What you should do: Listed below are entries; give the number of lines among them that include "code", and only that number.

The records:

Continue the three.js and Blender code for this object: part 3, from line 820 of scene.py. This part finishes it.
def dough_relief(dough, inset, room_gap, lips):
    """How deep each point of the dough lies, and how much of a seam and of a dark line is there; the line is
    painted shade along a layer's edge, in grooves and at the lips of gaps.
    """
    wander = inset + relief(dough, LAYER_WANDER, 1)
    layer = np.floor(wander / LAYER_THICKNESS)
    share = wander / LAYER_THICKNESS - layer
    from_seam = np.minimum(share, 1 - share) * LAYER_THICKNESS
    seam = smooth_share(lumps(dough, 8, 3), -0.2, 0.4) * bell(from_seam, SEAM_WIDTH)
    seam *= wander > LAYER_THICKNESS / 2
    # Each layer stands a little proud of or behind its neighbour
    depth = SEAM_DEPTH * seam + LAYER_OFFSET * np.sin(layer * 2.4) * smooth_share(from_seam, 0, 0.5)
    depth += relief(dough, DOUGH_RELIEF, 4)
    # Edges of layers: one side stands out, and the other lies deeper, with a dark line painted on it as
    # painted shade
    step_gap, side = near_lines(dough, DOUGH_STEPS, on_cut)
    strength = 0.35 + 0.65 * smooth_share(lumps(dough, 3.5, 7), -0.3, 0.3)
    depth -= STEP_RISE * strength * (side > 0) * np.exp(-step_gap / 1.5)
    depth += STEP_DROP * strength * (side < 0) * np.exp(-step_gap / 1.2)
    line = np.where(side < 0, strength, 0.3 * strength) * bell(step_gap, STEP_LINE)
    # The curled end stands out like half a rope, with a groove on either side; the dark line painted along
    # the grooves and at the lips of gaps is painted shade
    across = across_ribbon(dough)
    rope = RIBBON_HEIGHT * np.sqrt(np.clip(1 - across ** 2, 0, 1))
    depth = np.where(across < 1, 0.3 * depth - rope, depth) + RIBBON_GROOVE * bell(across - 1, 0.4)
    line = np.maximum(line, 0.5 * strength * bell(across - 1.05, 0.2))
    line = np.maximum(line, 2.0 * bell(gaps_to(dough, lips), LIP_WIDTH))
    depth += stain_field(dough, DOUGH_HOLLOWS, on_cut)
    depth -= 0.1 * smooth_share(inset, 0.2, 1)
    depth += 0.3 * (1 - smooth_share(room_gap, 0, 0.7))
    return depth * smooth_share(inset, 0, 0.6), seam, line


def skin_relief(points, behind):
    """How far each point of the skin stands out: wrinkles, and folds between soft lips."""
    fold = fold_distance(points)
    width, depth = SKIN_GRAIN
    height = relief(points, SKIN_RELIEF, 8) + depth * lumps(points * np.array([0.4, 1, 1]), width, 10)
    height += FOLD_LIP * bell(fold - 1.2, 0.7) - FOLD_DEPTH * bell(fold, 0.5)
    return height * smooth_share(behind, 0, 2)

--

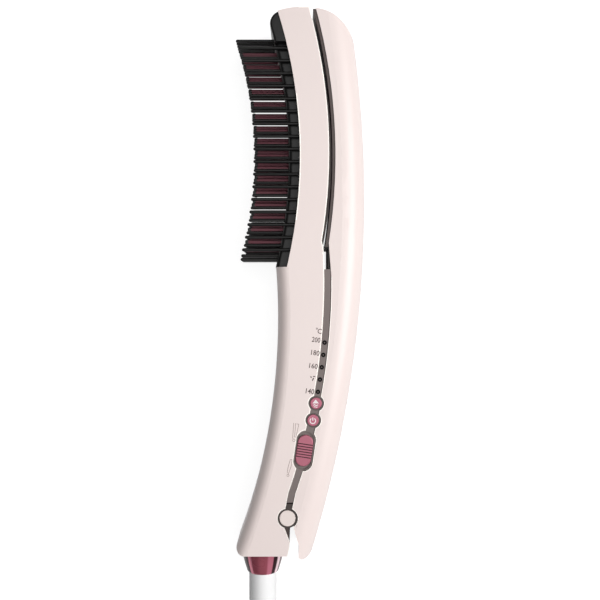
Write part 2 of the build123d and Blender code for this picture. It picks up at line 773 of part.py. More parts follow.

The response: 2